--- Start Recorded data ---

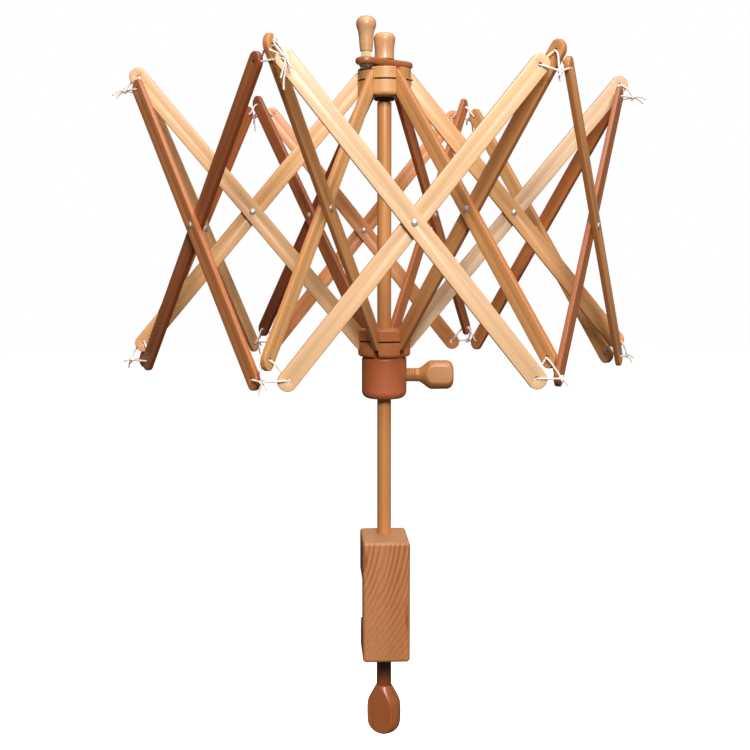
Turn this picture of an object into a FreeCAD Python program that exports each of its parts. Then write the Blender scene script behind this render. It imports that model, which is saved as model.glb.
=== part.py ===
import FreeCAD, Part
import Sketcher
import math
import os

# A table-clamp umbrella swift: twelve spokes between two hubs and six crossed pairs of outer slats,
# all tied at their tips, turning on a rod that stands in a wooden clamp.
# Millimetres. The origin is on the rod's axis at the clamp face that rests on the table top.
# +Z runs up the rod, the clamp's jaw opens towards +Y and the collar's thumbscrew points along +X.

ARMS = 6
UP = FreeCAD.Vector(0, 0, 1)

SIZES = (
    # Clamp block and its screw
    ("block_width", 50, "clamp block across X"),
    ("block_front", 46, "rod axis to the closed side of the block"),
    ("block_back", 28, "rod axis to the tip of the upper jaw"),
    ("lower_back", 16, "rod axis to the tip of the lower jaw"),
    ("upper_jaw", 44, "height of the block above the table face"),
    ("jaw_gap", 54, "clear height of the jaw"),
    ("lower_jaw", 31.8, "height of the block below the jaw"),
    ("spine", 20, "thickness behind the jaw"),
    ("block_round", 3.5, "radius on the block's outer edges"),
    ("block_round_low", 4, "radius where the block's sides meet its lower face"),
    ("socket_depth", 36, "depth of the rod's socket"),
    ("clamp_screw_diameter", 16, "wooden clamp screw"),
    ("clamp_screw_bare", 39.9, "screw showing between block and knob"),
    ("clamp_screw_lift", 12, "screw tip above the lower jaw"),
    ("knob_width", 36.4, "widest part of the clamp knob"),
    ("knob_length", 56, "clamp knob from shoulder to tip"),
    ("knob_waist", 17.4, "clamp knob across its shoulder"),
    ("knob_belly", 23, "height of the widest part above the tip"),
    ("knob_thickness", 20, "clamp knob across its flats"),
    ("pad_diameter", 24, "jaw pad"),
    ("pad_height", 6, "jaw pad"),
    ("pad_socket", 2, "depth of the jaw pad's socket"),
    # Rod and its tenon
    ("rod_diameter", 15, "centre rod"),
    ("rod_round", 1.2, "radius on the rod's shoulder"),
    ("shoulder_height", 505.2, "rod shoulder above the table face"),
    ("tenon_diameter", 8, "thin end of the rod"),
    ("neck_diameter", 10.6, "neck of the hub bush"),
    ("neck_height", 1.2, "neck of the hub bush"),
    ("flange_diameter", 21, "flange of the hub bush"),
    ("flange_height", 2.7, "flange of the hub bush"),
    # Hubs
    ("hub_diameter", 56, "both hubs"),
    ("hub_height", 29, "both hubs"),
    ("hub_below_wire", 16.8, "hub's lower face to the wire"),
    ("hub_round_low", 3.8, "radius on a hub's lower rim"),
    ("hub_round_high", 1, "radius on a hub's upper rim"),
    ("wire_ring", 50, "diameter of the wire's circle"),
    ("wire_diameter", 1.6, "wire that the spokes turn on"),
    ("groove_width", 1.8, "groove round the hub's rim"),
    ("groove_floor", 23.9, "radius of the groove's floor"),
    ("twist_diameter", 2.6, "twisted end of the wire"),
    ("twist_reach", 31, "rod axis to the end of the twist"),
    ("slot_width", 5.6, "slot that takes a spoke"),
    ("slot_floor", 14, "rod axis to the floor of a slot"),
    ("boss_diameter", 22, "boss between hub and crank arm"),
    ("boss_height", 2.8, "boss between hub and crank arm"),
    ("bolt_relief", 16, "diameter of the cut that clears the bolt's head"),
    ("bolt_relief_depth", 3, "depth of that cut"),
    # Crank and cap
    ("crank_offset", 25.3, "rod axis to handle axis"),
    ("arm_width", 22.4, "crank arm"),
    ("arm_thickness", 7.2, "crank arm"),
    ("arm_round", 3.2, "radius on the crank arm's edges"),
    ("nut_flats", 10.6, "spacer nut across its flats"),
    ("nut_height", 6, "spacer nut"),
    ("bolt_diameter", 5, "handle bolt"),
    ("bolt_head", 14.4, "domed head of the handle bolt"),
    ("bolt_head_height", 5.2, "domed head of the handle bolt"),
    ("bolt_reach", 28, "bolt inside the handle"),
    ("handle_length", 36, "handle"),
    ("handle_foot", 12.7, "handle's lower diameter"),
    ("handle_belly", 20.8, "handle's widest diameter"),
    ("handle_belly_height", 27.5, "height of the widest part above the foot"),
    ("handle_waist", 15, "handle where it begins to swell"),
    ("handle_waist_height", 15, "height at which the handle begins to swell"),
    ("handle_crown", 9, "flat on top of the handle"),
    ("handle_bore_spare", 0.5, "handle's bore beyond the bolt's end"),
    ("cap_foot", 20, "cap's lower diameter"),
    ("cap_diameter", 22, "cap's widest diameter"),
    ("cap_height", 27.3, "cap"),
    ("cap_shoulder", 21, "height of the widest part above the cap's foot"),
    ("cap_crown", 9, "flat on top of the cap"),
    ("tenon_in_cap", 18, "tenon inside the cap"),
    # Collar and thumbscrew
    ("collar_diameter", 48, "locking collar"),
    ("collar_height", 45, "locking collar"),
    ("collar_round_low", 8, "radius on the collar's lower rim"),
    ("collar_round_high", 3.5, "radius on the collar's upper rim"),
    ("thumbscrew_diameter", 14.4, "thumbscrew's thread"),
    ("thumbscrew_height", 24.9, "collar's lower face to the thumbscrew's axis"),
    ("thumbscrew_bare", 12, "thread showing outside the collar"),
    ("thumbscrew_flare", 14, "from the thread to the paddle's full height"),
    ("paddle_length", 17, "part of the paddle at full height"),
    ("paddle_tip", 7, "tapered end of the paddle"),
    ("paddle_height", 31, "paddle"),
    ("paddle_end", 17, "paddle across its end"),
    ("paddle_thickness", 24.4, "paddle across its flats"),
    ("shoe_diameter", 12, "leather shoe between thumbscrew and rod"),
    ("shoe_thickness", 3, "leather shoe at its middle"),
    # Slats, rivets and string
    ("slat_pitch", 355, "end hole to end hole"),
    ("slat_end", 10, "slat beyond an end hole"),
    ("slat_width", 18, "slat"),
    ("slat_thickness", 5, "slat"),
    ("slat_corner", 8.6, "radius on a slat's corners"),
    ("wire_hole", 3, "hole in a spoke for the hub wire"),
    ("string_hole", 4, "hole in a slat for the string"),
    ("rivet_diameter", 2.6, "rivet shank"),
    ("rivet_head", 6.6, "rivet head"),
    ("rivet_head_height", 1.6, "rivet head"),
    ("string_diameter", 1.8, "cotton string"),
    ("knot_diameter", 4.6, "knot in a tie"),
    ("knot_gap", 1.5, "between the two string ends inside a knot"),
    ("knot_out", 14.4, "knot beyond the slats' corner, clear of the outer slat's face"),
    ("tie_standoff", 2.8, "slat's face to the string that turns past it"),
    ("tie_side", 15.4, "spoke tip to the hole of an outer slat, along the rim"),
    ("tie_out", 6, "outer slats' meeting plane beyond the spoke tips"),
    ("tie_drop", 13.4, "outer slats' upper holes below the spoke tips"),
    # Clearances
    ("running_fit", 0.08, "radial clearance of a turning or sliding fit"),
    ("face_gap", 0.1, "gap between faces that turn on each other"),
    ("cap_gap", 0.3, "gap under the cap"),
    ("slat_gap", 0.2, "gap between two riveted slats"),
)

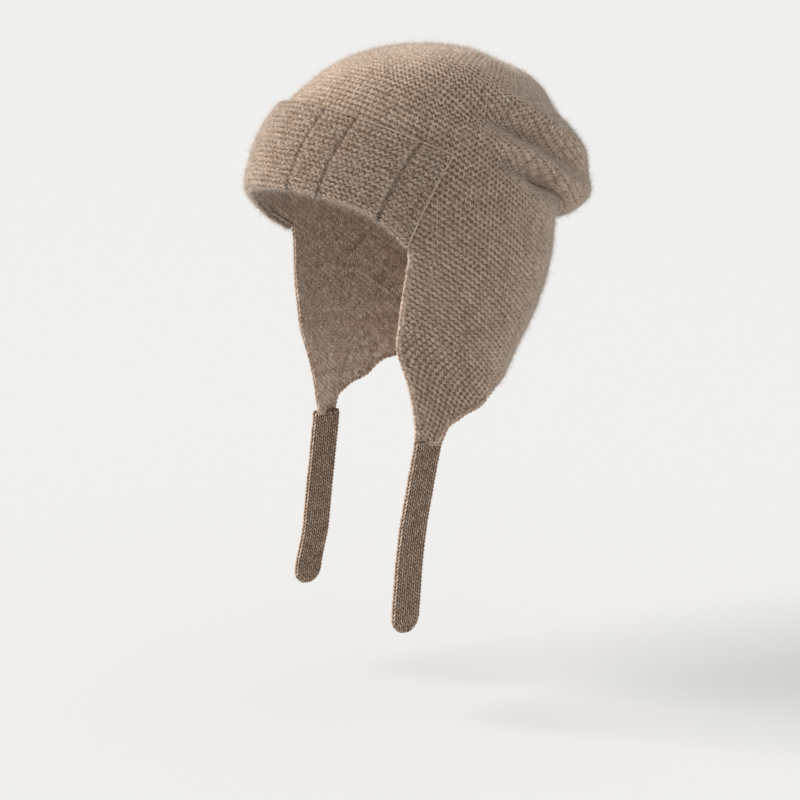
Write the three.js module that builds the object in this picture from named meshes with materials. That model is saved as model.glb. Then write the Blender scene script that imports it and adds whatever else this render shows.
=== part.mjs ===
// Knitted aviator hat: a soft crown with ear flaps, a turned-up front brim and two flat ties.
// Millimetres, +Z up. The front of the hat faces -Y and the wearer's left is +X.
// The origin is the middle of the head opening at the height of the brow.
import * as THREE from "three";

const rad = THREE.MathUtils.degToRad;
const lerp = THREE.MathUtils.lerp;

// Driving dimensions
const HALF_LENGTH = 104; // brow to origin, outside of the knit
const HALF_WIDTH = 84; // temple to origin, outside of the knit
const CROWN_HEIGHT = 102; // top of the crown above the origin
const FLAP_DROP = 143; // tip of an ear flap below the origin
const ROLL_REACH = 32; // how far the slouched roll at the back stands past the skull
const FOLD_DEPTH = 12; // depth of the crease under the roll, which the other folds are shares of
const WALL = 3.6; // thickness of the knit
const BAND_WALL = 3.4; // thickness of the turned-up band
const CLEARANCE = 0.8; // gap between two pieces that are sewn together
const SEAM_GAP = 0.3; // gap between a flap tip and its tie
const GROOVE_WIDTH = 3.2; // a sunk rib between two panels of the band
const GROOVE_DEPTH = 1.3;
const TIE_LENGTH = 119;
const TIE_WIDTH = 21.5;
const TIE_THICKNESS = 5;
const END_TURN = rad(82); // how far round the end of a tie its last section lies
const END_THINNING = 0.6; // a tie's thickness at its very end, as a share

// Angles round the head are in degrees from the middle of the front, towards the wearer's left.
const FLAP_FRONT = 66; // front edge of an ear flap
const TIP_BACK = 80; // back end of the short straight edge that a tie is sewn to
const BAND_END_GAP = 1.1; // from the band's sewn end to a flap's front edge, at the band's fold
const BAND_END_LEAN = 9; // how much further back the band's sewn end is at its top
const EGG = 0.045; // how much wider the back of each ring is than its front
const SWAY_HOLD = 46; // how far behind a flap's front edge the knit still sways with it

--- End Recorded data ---

* _What is required_
Search the data above for lines holding "write" and copy each of them.

* _Task answer_
Turn this picture of an object into a FreeCAD Python program that exports each of its parts. Then write the Blender scene script behind this render. It imports that model, which is saved as model.glb.
Write the three.js module that builds the object in this picture from named meshes with materials. That model is saved as model.glb. Then write the Blender scene script that imports it and adds whatever else this render shows.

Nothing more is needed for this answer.